Imagine America as a gigantic mahogany table around which sit the writers of America, deciding, as things fell apart, that it was time to step up, and therefore writing—and signing by the hundreds—an “open letter to the American people” declaring that “as a matter of conscience” they opposed “unequivocally, the candidacy of Donald J. Trump for the Presidency of the United States.” And having done that, imagine them leaning back in their padded swivel chairs at the gigantic mahogany table, sighing with satisfaction, Well, that’s our two cents’ worth, and reaching for the bowl of jelly beans set out as a reward.
The letter I’m describing was actually written, in May, posted on the website Lithub, and signed by more than 450 writers.
What happened next was completely predictable: Aleksandar Hemon, a writer who didn’t sign the open letter, said that if writers wanted to oppose Trump, and the sorry trajectory of American life that led to Trump, they should be writing books, not useless letters.
But where were those books? Hemon didn’t see any. “If some future historian attempts to determine what occupied the American writers’ minds since the beginning of the millennium by reading all the Pulitzer Prize fiction winners between 2002 and 2016,” wrote Hemon, “s/he would find few traces of Bush, or Iraq, or Abu Ghraib, or Cheney, or the financial collapse, or indeed any politics.”
A recent essay in The Point by Jonathan Baskin offers a sympathetic overview of Hemon’s dissent. Maybe, wrote Baskin, the problem is that most American writers live in a “tolerant, pluralist” bubble of “enlightened citizens” and don’t recognize that Trump didn’t subvert democracy, he made the most of it. And maybe the reason the great post-9/11 American novel has not been written is that the authors living in that bubble would have to confront their own complicity in “the increasingly prevalent illusion that it is possible to wall ourselves off from the America that disappoints, frightens or disgusts us.”
The persistent idea of a “national conversation” is a component of that illusion. Urgent appeals for a national conversation on race show up in the media all the time, and whenever I see somebody call for one I wonder what planet they’re living on. Don’t they realize we’re having that conversation right now?
In this Sunday’s New York Times Magazine, Wesley Morris says a few things about the national-conversation nostrum that needed to be said. “The belief in a national conversation is a belief in positive outcomes, in correctives, in shoulds,” writes Morris. “The races should, for instance, better understand each other.”
(Here, here, everyone around the mahogany table would say, reaching for the jelly beans.)
Morris isn’t biting. “The phrase substitutes rhetoric for actual discourse,” he goes on, “and urges placation over protest. For one thing, the country is so far apart on race that an actual conversation. . . feels impossible.”
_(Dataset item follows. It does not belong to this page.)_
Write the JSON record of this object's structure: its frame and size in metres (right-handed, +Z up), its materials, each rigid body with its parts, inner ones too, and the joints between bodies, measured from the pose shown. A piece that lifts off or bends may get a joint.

But that’s where he’s wrong. A polite conversation feels impossible, but a polite conversation on race would be no conversation at all. The most decisive conversation on race this country’s ever had was the Civil War. A lot got hashed out then—though a lot didn’t. Now, to a considerably lesser degree, the national conversation on race is again a shooting war—Black Lives Matter versus Blue Lives Matter—and nobody’s being polite.
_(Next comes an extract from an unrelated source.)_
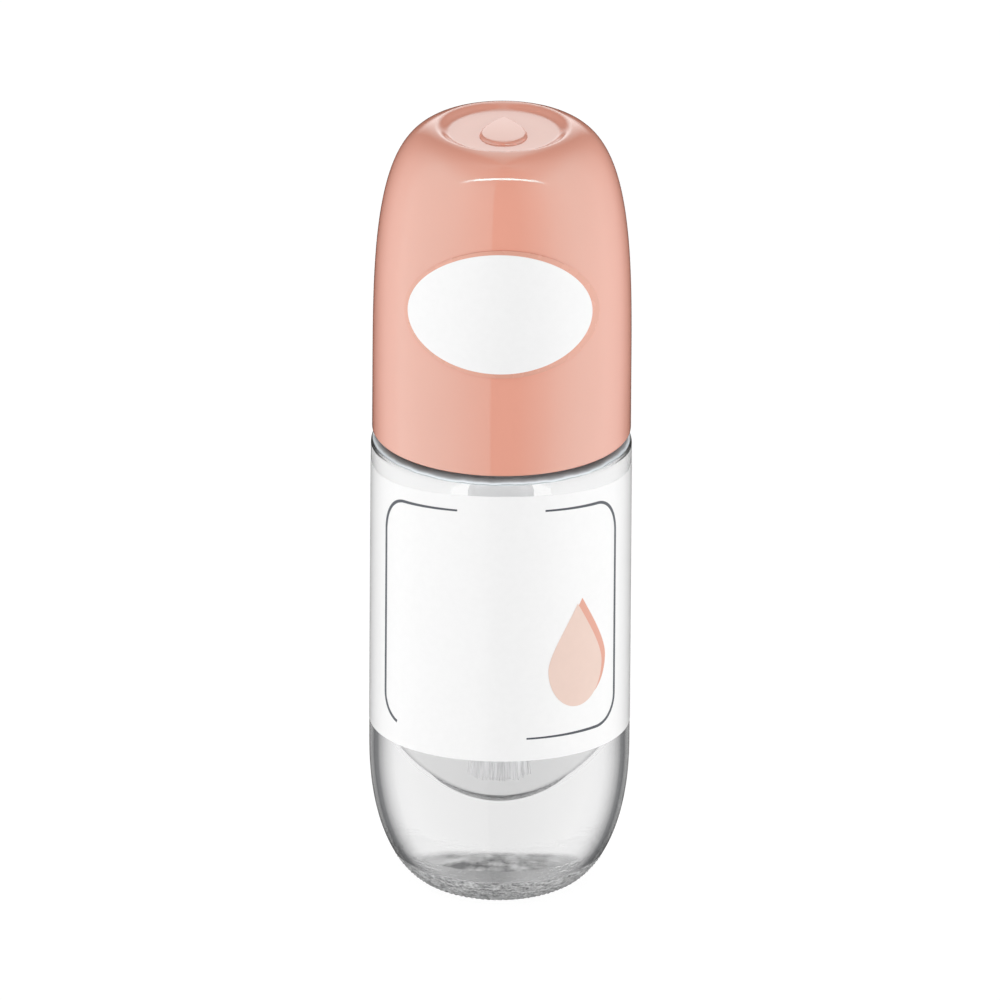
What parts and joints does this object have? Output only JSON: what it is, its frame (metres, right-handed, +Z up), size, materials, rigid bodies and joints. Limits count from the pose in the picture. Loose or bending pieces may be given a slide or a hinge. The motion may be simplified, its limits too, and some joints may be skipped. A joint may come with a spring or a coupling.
{
  "type": "cuticle oil bottle",
  "caption": "Small thick-walled round-based glass bottle of oil with a wrap-round label and a screw-on domed cap that carries a brush on a long stem.",
  "frame": {"origin": "centre of the ring that the glass stands on", "axes": "+Z up along the bottle's axis, -Y towards the front of the label and of the cap's oval"},
  "size_m": [0.0252, 0.0251, 0.0773],
  "materials": {
    "clear_glass": "clear, fire-polished",
    "white_film": "satin white film",
    "peach_gloss": "glossy peach",
    "oval_film": "smooth white film",
    "white_plastic": "moulded, satin",
    "soft_liner": "soft foamed liner",
    "frosted_stem": "translucent, moulded",
    "bristle": "drawn nylon",
    "staple_metal": "rolled"
  },
  "bodies": {
    "bottle": {"glass_bottle": "clear_glass", "label_wrap": "white_film"},
    "liner": {"seal_washer": "soft_liner"},
    "brush": {"brush_stem": "frosted_stem"},
    "cap": {"overcap": "peach_gloss", "cap_sticker": "oval_film", "inner_cap": "white_plastic", "bristle_tuft": "bristle", "tuft_staple": "staple_metal"}
  },
  "joints": [
    {"name": "brush_draw", "type": "slide", "parent": "bottle", "child": "liner", "axis": [0, 0, 1], "range_m": [0, 0.05]},
    {"name": "thread_rise", "type": "slide", "parent": "liner", "child": "brush", "axis": [0, 0, 1], "range_m": [0, 0.00424]},
    {"name": "cap_turn", "type": "hinge", "parent": "brush", "child": "cap", "pos_m": [0, 0, 0.04623], "axis": [0, 0, 1], "range_deg": [0, 720]}
  ],
  "couplings": [
    {"joint": "thread_rise", "follows": "cap_turn", "m_per_rad": 0.00033741}
  ]
}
America’s letting it all hang out.
Donald Trump, in the view of the writers of America who signed the open letter, is a “political candidate who deliberately appeals to the basest and most violent elements in society, who encourages aggression among his followers, shouts down opponents, intimidates dissenters, and denigrates women and minorities.” So he is, and when he offends and frightens us it is necessary to speak up. But what we mostly don’t notice—or at least refuse to acknowledge—is that Trump is making this the most cathartic and exhilarating presidential election of our lifetimes. Look past the vile belligerence of those chest-beating Trump supporters the media keep throwing in our faces and recognize how happy they are! They are finally getting their say and America is finally paying attention.
It’s good for them and good for everyone else. The wall between ourselves and “the America that disappoints, frightens or disgusts us” is finally down. Each side of the wall is talking to the other. Of course they’re screaming. After all, how much time do they have before the wall goes up again?